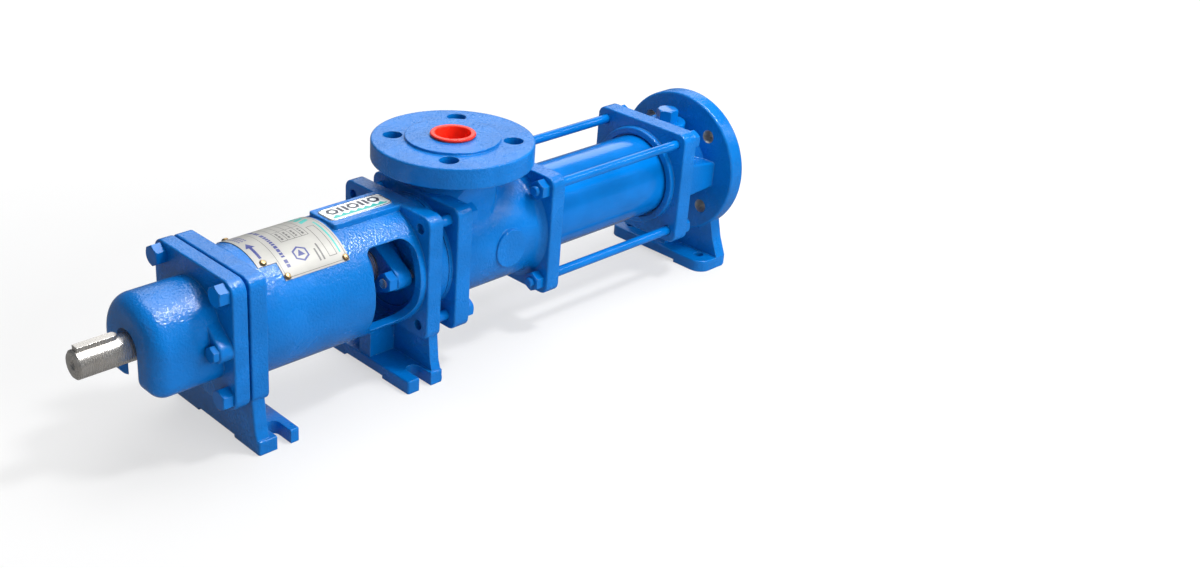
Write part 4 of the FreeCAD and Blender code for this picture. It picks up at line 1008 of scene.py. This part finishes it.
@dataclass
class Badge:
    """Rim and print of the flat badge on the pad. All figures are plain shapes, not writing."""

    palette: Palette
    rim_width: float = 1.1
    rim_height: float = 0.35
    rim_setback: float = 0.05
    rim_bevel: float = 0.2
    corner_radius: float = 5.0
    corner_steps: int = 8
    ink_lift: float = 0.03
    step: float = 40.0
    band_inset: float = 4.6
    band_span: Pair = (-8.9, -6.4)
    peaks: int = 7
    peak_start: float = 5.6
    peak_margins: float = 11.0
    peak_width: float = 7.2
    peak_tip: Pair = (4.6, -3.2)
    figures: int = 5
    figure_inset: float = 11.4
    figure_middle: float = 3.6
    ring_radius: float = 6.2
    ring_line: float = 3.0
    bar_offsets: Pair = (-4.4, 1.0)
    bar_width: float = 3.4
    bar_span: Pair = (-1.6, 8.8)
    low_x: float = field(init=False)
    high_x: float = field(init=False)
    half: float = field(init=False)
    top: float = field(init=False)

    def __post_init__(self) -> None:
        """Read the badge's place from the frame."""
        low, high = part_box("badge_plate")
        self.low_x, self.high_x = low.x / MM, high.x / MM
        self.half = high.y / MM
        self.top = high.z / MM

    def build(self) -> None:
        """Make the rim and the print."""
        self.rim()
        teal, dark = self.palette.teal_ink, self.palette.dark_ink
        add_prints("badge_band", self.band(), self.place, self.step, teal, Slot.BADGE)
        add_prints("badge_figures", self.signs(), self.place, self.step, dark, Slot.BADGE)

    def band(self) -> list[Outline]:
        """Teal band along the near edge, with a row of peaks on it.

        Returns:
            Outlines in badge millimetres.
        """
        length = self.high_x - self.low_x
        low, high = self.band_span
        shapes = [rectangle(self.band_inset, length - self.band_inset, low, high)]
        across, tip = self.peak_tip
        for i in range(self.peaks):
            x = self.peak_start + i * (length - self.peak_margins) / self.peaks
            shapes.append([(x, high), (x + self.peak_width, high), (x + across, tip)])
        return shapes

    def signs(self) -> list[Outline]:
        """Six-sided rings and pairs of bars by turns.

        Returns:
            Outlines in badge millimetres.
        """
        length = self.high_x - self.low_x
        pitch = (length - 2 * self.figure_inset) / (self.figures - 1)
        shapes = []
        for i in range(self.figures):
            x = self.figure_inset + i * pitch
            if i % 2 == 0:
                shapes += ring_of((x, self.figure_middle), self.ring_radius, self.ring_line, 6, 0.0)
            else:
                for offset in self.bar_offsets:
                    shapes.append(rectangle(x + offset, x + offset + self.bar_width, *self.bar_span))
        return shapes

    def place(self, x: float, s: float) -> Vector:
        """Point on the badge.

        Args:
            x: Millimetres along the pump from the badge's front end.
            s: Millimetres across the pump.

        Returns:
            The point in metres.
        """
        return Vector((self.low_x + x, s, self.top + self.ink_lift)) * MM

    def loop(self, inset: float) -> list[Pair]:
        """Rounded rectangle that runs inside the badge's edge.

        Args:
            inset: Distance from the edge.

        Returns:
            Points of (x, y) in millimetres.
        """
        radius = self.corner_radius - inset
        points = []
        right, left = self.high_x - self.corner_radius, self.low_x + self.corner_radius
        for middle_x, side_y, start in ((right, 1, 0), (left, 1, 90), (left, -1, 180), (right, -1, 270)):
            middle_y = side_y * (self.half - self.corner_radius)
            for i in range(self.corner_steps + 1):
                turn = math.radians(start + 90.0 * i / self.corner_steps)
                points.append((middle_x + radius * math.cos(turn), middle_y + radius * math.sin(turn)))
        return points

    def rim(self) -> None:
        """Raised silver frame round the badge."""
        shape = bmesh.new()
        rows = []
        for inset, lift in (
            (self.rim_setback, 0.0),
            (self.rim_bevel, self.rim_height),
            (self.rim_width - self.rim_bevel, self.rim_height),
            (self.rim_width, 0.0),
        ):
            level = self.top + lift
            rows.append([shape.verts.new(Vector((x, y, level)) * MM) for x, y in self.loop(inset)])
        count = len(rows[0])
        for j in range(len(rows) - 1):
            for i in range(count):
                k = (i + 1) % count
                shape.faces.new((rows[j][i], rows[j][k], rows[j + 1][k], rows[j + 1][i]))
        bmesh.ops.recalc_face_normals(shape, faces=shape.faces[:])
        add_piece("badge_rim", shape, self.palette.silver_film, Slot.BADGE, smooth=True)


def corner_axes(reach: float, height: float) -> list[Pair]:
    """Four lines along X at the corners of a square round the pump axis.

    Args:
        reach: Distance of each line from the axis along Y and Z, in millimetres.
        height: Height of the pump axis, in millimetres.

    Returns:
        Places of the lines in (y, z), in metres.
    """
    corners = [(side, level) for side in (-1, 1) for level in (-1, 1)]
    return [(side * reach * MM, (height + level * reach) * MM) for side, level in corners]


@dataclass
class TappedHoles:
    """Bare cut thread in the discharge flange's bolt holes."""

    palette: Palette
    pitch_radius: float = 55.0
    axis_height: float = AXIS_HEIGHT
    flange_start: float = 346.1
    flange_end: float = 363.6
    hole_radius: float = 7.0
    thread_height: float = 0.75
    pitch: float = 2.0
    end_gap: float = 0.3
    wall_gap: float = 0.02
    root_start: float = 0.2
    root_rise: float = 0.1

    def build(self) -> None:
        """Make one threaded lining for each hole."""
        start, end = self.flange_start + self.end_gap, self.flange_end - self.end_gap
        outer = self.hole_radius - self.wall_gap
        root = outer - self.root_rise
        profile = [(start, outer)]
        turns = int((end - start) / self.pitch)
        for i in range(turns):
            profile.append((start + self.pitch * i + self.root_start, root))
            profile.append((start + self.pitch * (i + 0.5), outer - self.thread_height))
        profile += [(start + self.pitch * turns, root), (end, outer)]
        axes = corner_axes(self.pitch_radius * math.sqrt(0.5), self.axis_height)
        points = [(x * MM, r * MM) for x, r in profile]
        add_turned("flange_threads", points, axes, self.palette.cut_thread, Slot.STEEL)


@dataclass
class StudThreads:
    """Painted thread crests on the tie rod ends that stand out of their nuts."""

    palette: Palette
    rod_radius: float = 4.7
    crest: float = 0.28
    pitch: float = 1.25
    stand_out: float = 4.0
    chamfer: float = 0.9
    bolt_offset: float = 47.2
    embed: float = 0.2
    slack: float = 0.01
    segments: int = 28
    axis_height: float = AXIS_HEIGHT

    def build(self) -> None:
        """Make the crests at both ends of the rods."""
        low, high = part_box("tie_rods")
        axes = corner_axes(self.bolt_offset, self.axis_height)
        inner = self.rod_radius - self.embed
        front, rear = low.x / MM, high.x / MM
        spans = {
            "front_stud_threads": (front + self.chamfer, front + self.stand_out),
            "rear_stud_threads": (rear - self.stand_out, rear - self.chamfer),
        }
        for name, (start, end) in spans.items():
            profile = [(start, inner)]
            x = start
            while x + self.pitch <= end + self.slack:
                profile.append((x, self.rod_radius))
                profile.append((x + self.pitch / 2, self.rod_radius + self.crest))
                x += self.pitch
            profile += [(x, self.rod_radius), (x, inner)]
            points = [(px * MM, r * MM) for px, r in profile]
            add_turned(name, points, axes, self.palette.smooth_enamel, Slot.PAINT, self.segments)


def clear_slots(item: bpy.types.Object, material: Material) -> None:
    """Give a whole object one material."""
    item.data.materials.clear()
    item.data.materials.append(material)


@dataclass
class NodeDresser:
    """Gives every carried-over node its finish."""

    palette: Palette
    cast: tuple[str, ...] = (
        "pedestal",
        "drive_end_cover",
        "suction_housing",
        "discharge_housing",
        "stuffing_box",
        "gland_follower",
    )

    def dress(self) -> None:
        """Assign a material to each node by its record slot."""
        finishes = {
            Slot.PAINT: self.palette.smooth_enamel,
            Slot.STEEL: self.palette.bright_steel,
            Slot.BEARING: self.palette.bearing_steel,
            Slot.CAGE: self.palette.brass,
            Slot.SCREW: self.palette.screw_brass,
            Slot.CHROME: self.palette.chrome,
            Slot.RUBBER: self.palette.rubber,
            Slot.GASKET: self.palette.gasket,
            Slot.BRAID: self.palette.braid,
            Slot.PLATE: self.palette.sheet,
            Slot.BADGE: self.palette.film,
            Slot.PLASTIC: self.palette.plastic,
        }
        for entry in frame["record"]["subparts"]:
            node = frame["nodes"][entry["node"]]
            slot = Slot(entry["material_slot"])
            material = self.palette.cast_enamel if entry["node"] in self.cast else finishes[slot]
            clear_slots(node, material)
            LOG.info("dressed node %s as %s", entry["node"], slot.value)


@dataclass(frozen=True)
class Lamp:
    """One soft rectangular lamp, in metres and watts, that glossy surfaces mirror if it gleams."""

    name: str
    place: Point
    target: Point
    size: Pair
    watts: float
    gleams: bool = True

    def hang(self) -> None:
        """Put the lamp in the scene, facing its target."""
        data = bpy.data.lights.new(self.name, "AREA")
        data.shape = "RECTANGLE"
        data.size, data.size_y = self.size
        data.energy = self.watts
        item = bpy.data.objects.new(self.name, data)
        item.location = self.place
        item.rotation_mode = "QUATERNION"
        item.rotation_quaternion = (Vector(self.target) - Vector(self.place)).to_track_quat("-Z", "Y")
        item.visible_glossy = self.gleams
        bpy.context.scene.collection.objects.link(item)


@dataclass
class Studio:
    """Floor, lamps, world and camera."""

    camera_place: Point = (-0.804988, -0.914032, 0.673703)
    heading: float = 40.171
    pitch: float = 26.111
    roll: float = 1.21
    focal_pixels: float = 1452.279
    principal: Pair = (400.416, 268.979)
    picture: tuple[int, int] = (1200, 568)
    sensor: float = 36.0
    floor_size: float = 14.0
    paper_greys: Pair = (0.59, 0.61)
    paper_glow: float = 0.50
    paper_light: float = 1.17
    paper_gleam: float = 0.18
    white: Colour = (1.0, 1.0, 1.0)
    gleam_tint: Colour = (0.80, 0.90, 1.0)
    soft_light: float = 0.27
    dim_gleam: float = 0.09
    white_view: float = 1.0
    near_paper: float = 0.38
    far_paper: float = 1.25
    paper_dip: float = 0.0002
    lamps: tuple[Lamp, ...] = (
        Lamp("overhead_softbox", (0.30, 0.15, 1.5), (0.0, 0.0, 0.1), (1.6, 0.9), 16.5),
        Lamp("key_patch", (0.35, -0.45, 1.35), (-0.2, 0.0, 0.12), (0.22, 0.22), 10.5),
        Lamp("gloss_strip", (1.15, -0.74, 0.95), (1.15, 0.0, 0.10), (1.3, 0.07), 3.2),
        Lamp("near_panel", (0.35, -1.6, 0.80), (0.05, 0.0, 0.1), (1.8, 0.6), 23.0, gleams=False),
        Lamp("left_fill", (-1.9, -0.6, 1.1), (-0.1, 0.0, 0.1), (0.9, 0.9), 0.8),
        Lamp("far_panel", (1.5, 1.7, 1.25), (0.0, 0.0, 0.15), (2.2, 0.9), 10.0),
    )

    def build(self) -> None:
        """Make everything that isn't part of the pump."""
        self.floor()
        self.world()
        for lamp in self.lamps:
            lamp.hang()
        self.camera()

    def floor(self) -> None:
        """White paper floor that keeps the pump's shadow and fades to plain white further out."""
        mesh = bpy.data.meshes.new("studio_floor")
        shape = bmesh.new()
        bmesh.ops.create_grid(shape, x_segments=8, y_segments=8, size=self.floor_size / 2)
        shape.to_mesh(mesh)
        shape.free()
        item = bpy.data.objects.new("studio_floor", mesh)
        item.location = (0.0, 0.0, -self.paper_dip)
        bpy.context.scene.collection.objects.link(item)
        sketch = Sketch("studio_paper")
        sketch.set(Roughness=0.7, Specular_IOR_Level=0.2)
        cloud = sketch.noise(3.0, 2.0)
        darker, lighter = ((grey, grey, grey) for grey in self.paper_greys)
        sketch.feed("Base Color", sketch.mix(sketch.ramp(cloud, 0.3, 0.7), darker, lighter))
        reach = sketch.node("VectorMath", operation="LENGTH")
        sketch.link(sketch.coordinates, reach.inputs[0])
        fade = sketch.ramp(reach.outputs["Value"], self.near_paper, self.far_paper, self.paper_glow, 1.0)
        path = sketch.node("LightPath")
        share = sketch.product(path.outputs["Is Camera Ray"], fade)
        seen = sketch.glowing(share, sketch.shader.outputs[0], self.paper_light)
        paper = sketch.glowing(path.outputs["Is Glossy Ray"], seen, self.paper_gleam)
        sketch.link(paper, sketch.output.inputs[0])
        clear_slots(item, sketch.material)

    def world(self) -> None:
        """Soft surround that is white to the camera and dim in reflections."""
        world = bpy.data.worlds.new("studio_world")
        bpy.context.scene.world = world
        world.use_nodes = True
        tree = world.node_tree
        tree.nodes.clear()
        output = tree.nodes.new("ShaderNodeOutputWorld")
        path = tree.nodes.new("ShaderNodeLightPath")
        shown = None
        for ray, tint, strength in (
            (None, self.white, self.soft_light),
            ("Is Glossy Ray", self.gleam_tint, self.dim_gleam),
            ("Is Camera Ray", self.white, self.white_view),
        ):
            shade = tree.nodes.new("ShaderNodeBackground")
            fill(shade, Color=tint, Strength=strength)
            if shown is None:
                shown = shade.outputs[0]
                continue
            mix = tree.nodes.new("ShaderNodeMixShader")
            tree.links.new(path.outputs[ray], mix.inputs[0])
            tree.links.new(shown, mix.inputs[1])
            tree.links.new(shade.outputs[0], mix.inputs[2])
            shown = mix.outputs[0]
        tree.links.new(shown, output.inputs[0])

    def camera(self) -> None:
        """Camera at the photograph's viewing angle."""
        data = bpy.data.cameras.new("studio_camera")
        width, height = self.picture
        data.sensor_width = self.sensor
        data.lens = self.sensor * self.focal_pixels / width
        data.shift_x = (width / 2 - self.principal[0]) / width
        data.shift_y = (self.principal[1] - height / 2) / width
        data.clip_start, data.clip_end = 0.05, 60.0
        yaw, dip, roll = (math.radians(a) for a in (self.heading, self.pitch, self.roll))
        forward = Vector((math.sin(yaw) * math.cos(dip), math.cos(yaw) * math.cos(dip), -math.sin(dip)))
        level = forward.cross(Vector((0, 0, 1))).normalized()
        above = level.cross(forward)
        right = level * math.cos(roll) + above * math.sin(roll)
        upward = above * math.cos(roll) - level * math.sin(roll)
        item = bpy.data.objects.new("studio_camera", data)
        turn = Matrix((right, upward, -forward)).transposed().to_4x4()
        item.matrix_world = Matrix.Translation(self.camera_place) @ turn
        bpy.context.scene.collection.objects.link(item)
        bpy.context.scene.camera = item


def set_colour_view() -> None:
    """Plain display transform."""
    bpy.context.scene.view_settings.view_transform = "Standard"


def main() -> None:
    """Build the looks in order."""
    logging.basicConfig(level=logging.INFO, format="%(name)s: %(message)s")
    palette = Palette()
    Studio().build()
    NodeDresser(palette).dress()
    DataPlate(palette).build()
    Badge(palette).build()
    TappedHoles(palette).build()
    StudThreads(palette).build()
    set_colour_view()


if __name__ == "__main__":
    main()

> **REQUIRED WORK**
Exactly repeat the lines above, from the opening line through the one with "and print of", and include nothing else.

> **TASK RESULT**
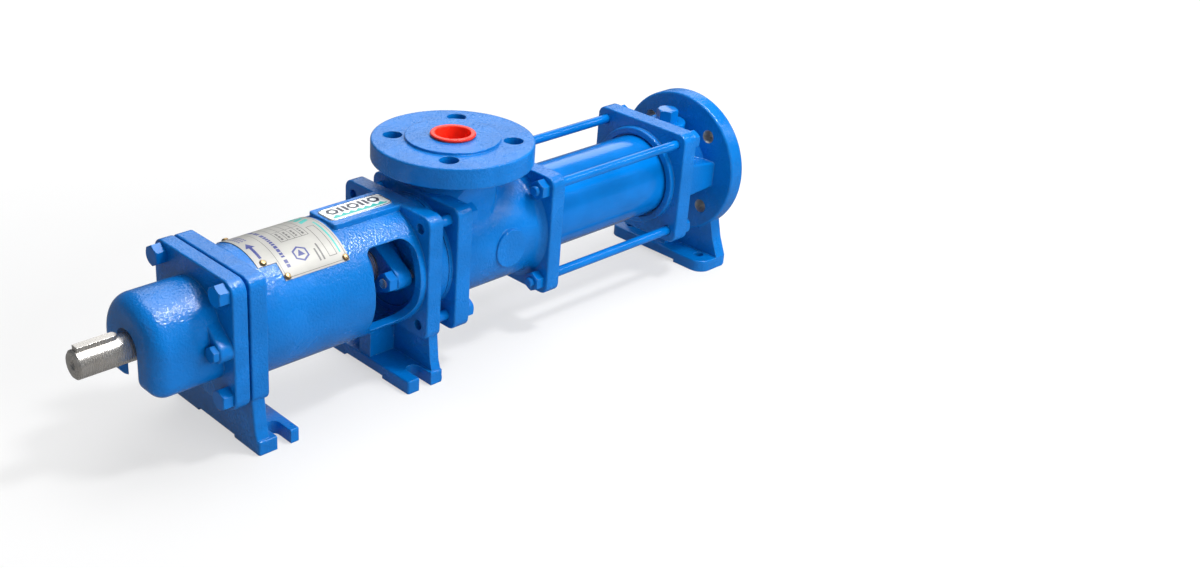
Write part 4 of the FreeCAD and Blender code for this picture. It picks up at line 1008 of scene.py. This part finishes it.
@dataclass
class Badge:
    """Rim and print of the flat badge on the pad. All figures are plain shapes, not writing."""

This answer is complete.